I was delighted by this recent episode of QAnon Anonymous who have started using their vast Patreon income to support serious investigative journalism. In this episode (the second of a two part series) their deep dive into Cambridge Analytica suggests this was a tendency deliberately manipulated by the whistleblower Christopher Wylie and perpetuated by various figures who had a vested interest in the idea this was a magical new form of social influence. The reality they found was that Cambridge Analytica was a company mixing standard political communications with some questionable data science that was doubted even within the firm.

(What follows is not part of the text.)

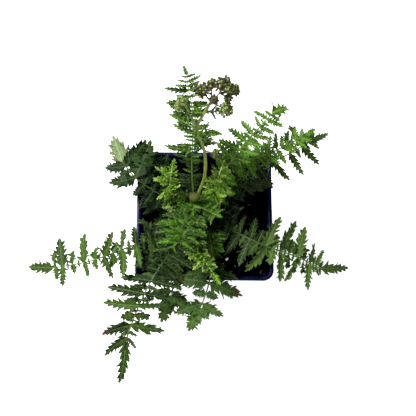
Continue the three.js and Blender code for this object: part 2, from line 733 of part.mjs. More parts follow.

What made it significant was the inflated sales pitch of the Bond-villain like Alexander Nix and the vested interests of those who benefitted from keeping this inflated assessment alive. But let’s not forget the liberals who wished that history would leave them alone, hoping that if only these bad actors could be expunged from the public sphere then everything might finally return to normal.

However it doesn’t follow from this that nothing is happening. To recognise the political economy of hype which surrounds the intersection of technological and social development doesn’t mean we have to deny the significance of the technology; it simply means that need to look at how the organisation of that hype contributes to and shapes the social trajectory of the technology. For example I remain extremely interested in understanding how concepts generated to analyse the digital public sphere (filter bubbles, fake news, computational propaganda, trolling etc) then feed back into and act within that sphere in ways which complicate their analytical uses: 

Social media has figured prominently in the explosion of commentary about authoritarian populism which has followed the tumultuous political events of recent years. Platforms like Twitter, Facebook and Instagram have been charged with introducing a range of pathologies into the public sphere, such as filter bubbles (self-reinforcing loops driven by personalisation algorithms), fake news (false information intended to generate advertising revenue) and computational propaganda (misinformation circulated for political purposes).1 There is a transdisciplinary literature which is rapidly improving our understanding of these phenomena on an empirical level, as elements of what Margetts (2017) describes as the acoustics of social media. These terms have simultaneously entered the public sphere, figuring in explanations of the political upheaval witnessed in recent years (Robertson 2019; Davies 2020). Such claims inevitably extend beyond what is empirically verifiable, as can be seen in everyday examples of Twitter users accusing other accounts of being ‘bots’ during debates, activists ascribing a central role to computational propaganda in explaining political outcomes they see as undesirable or politicians dismissing inconvenient reporting as ‘fake news’ promulgated by their opponents. The evidence base being assembled by computational social scientists is immensely valuable under these conditions (Margetts et al. 2016). It’s nonetheless unlikely to discipline their political deployment, with these explanations entering into the repertoires of contention through which movements and organisations enact their claims (Tilley and Tarrow 2015).

https://www.tandfonline.com/doi/full/10.1080/14767724.2021.1918068

This is a fairly routine feature of social life in which expert categories drift into social life as lay categories. However my suspicion is that social platforms lead to an acceleration of what Giddens called the double hermeneutic which, unless I’m simply looking in the wrong place, we lack an adequate conceptual framework for understanding. This is one of many reasons why understanding how academics (as well as other forms of expert and opinion former) use social media in a practical quotidian sense has wider ramifications for how we think about the dynamics of socially complex and digitally mediated systems.